Any attentive study of the gospels discloses not merely much glossing and piecing and interpolating of documents, but a plain medley of doctrines, of ideals, of principles; and to accept the mass of disconnected utterances ascribed to “the Lord,” many of them associated with miracles, as the oral teaching of any one man, is a proceeding so uncritical that in no other study could it now be followed. The simple fact that the Pauline Epistles (by whomsoever written) show no knowledge of any Jesuine miracles or teachings whatever, except as regards the Last Supper ([1 Cor. xi, 24–25]—a passage obviously interpolated), admits of only three possible interpretations: (1) the Jesus then believed in had not figured as a teacher at all; or (2) the writer or writers gave no credit or attached no importance to reports of his teachings. Either of these views (of which the first is plainly the more plausible) admits of (3) the further conclusion that the Pauline Jesus was not the Gospel Jesus, but an earlier one—a fair enough hypothesis; but on that view the mass of Dominical utterances in the gospels is only so much the less certificated.
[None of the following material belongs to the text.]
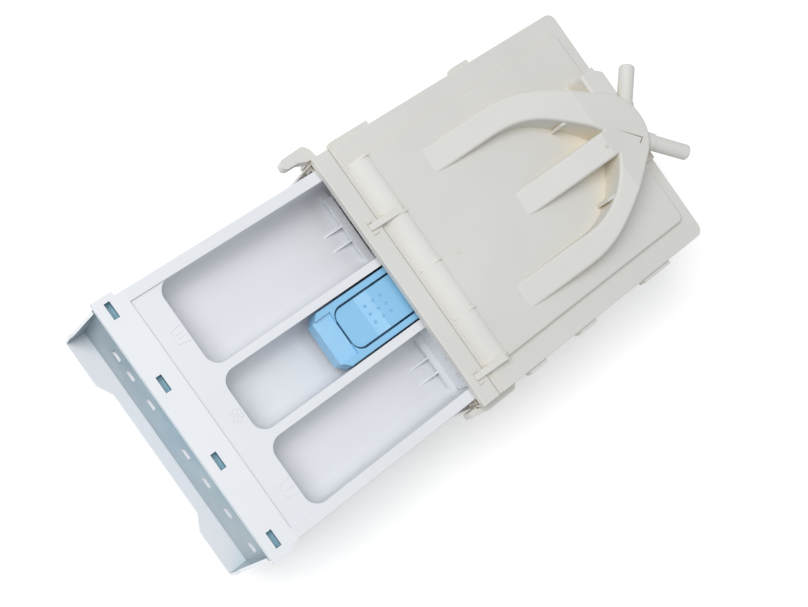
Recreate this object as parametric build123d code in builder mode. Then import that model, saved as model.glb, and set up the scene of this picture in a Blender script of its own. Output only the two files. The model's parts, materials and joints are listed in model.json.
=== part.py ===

When, then, it is admitted by all open-minded students that the events in the narrative are in many cases fictitious, even when they are not miraculous, it is wholly inadmissible that the sayings should be trustworthy, as one man’s teachings.

Analysing them in collation, we find even in the Synoptics, and without taking into account the Fourth Gospel, such wide discrepancies as the following:—

1. The doctrine: “the Kingdom of God is among you” ([Lk. xvii, 21]), side by side with promises of the speedy arrival of the Son of Man, whose coming = the Kingdom of God (cp. [Mt. iii, 2, 3]; [iv, 17]; [Mk. i, 15]).